** START Data block **

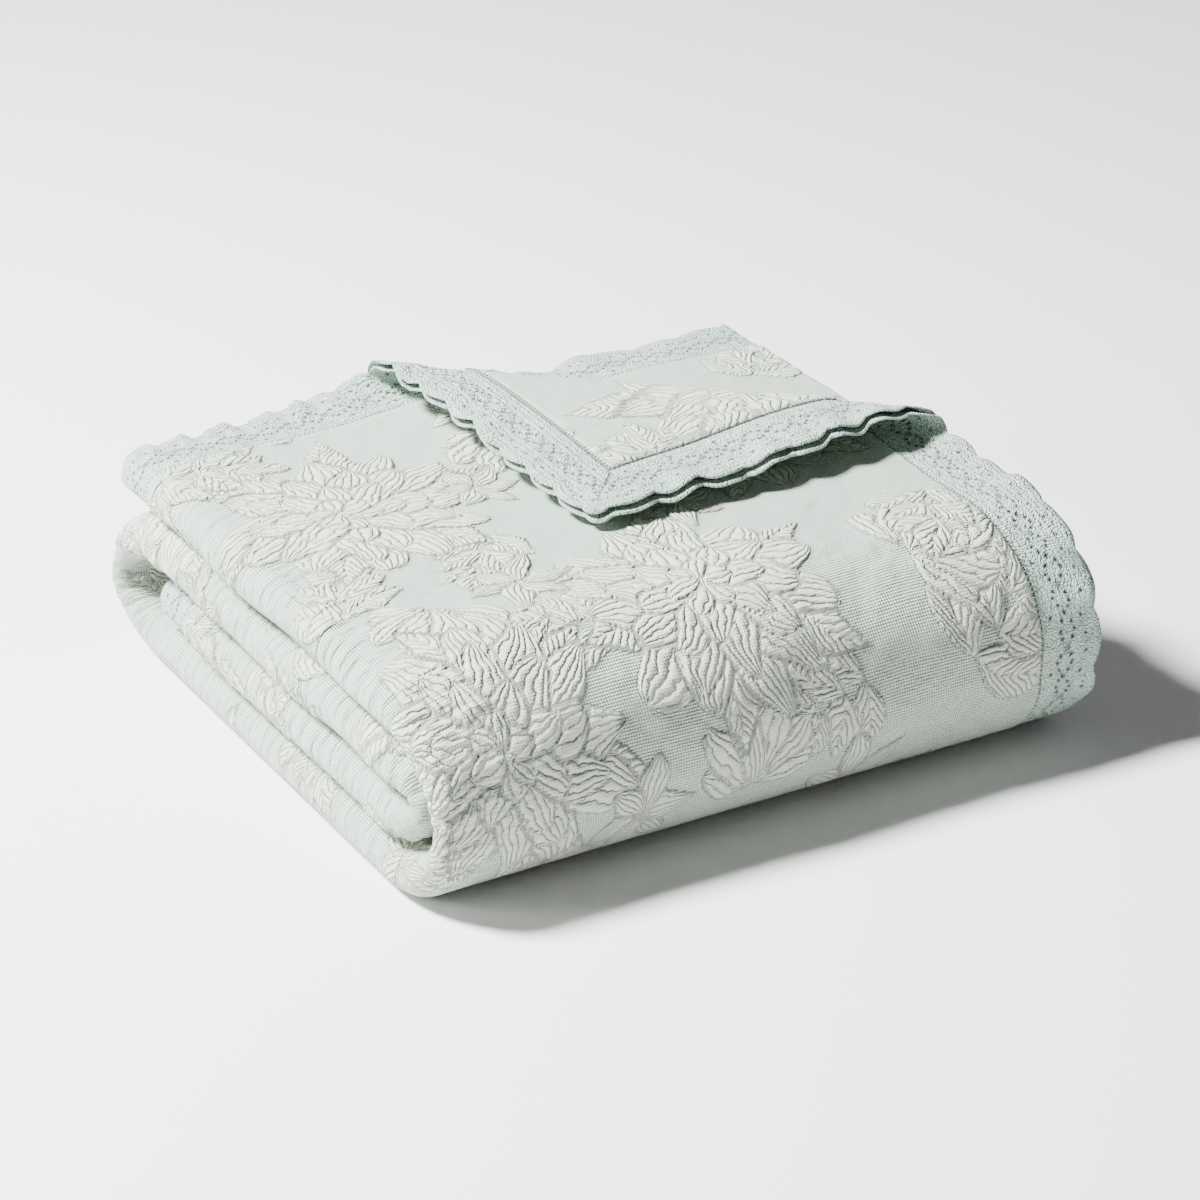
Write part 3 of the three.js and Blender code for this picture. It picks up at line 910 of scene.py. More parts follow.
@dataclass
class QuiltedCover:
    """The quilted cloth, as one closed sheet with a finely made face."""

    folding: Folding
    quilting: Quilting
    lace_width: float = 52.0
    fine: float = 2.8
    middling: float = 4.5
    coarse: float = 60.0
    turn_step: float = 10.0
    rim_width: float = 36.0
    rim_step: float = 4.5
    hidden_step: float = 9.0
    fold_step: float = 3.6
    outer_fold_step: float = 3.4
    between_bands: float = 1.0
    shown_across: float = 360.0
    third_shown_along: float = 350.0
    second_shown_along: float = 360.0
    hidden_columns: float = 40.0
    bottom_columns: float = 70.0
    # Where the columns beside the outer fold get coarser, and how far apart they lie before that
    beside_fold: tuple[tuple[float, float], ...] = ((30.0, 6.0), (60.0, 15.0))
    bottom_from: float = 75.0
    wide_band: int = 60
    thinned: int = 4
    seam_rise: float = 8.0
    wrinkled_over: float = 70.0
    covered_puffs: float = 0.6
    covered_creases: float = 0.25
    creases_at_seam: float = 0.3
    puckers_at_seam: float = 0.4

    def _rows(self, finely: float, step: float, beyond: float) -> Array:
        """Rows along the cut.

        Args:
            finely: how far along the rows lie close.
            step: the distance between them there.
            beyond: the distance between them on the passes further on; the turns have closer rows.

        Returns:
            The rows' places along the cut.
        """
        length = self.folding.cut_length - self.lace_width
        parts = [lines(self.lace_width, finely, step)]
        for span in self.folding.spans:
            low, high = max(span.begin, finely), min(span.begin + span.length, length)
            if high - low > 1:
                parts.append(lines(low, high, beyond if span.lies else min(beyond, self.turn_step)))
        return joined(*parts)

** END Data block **

Return exactly the lines from the beginning of the data above through the one containing "quilted cloth, as", please. Include both end lines and add nothing else.

- _Solution to this problem_
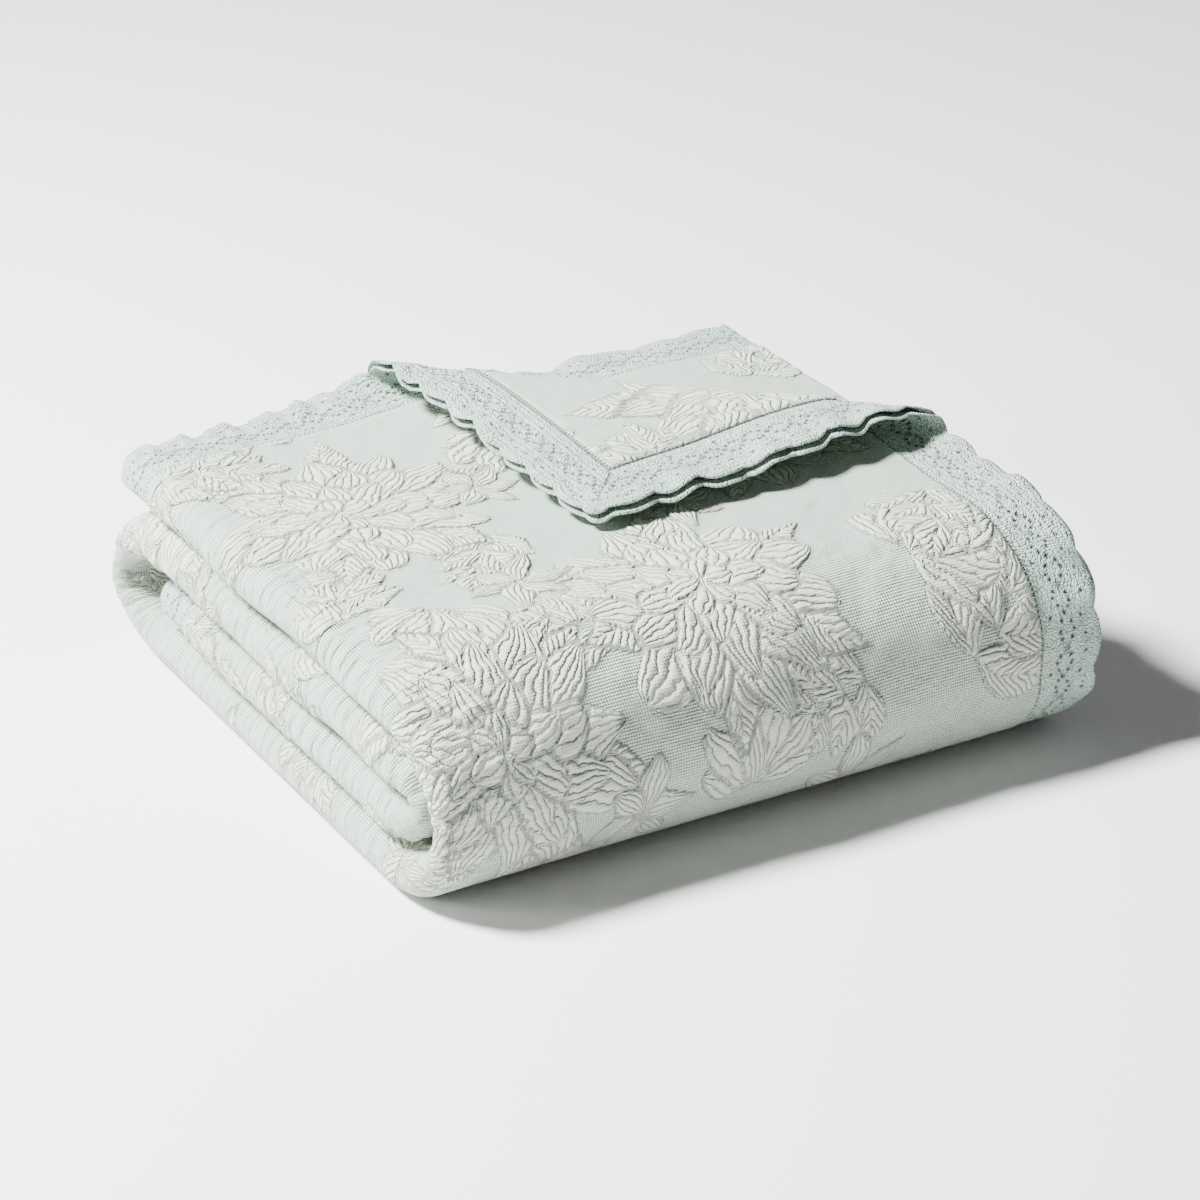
Write part 3 of the three.js and Blender code for this picture. It picks up at line 910 of scene.py. More parts follow.
@dataclass
class QuiltedCover:
    """The quilted cloth, as one closed sheet with a finely made face."""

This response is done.